Cinemas de rua

Recentemente tive a oportunidade de fazer um passeio inesquecível conhecendo um pouco da cartografia dos cinemas de rua da cidade de João Pessoa. O convite foi feito pelo jornalista e crítico de cinema, André Dib, também estiveram presentes estudantes da pós-graduação em Comunicação e Culturas Midiáticas, o também crítico de cinema, Renato Félix e Danni, amiga do Dib, vinda da cidade de Caruaru.

Nosso ponto de partida foi o Ponto de Cem Réis. Esse trabalho de arquelogia do circuito exibidor de cinema na João Pessoa do Século XX, começou a mais de um ano. Quando cheguei à cidade no início dos anos 1990, ainda tive a oportunidade de frequentar o Cine Municipal, no Centro da cidade. Vinda de uma cidade de interior, e acostumada a ir ao Cine São Francisco, foi impressionante conhecer uma sala que parecia ser “coisa de cinema”, por sua grandiosidade.

Através do passeio pude conhecer um pouco mais da trajetória da história destes circuitos de exibição na Paraíba. Como nos explicou o jornalista, a história do cinema não se restringe à memória dos filmes, da estética do cinema e suas escolas, mas também da experiência vivida do circuito exibidor, seja por aspectos da cultura material ou imaterial. Seja pela dimensão arquitetônica e econômica, ou por também entendermos como a história desses lugares fala do lugar em que vivemos, da sociabilidade de um povo, suas memórias e imaginário.

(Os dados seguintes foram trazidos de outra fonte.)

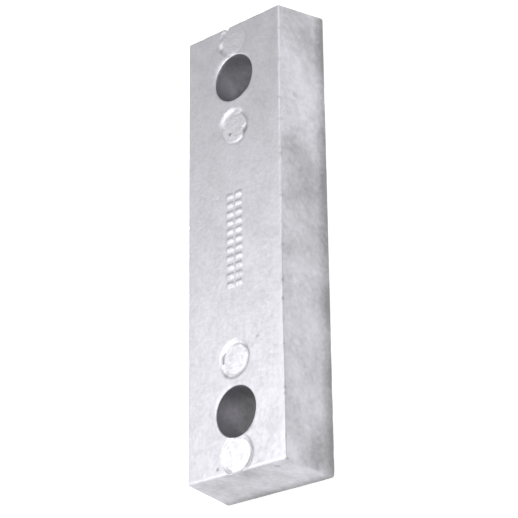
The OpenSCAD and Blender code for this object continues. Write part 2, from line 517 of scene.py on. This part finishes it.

Ele nos presenteou com um mapa precioso, feito de forma muito didática, usando um aplicativo. Uniu tecnologia em favor da memória. Por meio dele tivemos acesso aos dados sobre os cinemas Filipéia, Astória, Municipal, Rio Branco/Rex, São Pedro, Cine Theatro Brasil, Cine Santo Antônio, Bela Vista, São José, Glória, Tambaú, São Luiz, Metrópole, Cine Torre, Cinema Jaguaribe, Cine Teatro Plaza, Banguê, Tambaú. Fazem parte ainda do circuito exibidor o Theatro Santa Roza, Associação Paraibana de Imprensa e a Biblioteca Pública Municipal, lugar em que foram realizadas as primeiras exibições públicas, em 1897, na Festa das Neves.

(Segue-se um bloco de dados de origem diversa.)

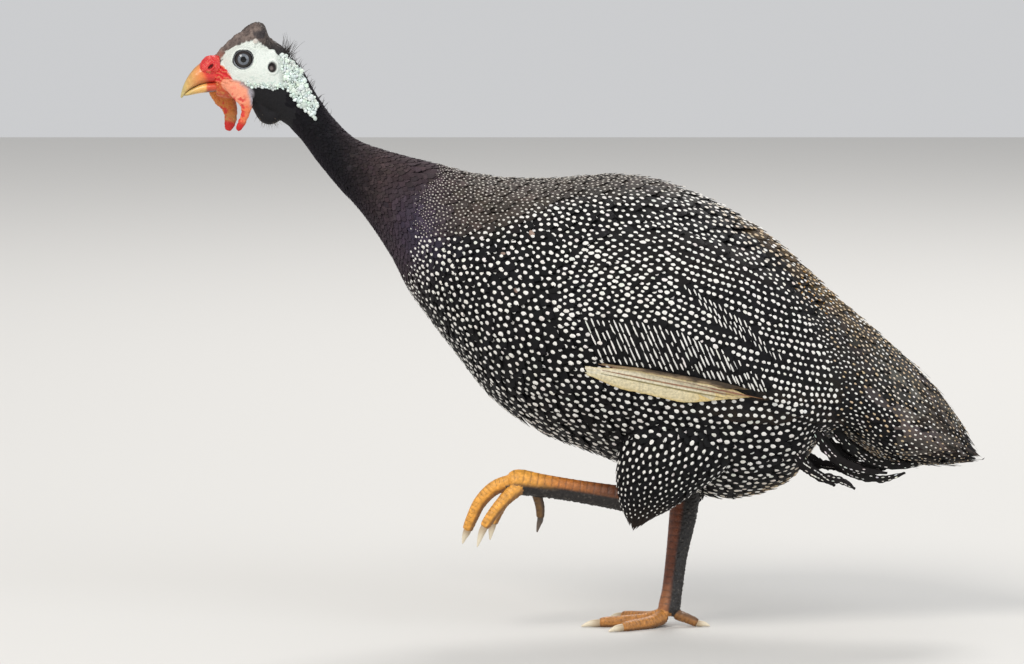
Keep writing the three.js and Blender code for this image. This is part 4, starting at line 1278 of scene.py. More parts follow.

Fiquei muito emocionada durante o percurso, por amar o cinema e considerar aquele momento um presente, por também ter redescoberto esses lugares históricos e cheios de afeto, por ter reencontrado o Cine Municipal e tudo o que ainda resta dele, e lá conhecer seu Ari e seu Nivaldo, que trabalharam lá ao longo de seu funcionamento, e que na ocasião compartilharam de suas memórias e histórias de vida. É sagrado você poder tocar a imaginação das pessoas, quando elas por generosidade ofertam o que estava guardado em seu íntimo, vindo de lugares profundos da alma. Assim a gente foi percorrendo esses lugares da cidade, aparentemente invisíveis, mas cheios de espírito e vigor, sobrevivendo ao sistema predatório que sufoca as memórias e insiste em transformar o espaço urbano em ruínas, produzindo infertilidade e feiura.

Durante o trajeto fomos compartilhando ainda de nossas histórias com as salas de exibição, o que foi bem especial, considerando o fato de que éramos de vários lugares: Recife, Patos, Campina Grande, Caruaru. Lembramos ainda de pessoas que ao longo de suas vidas buscaram narrar a história dos cinemas por aqui, a exemplo do Willis Leal, do João Batista B. de Brito, Ivan Cineminha, de Jomar Muniz de Brito, o historiador Luciano Mendonça, e de tantas pessoas conhecidas e anônimas que certamente trazem muito presentes histórias destes lugares, e que podem contribuir muito para ampliar esta cartografia.

Sonhamos muito com a reabertura destes lugares, senão todos, alguns, porque se em sua origem, nos bairros da cidade, o circuito exibidor representou uma experiência muito além do entretenimento, quem sabe a reabertura destes espaços possibilite um novo fôlego no espaço público que sufoca pela cultura do medo. Em Remígio temos a experiência bem sucedida de manutenção de exibição de rua com o Cine RT, coordenado por Regilson Cavalcanti, mecânico apaixonado por cinema, que foi empreendedor e por cima “pau e pedra, cobras e lagartos” tomou pra si a responsabilidade de proporcionar a sua comunidade uma política de inclusão cultural, e que lamentavelmente muitos gestores públicos e empresários ignoram.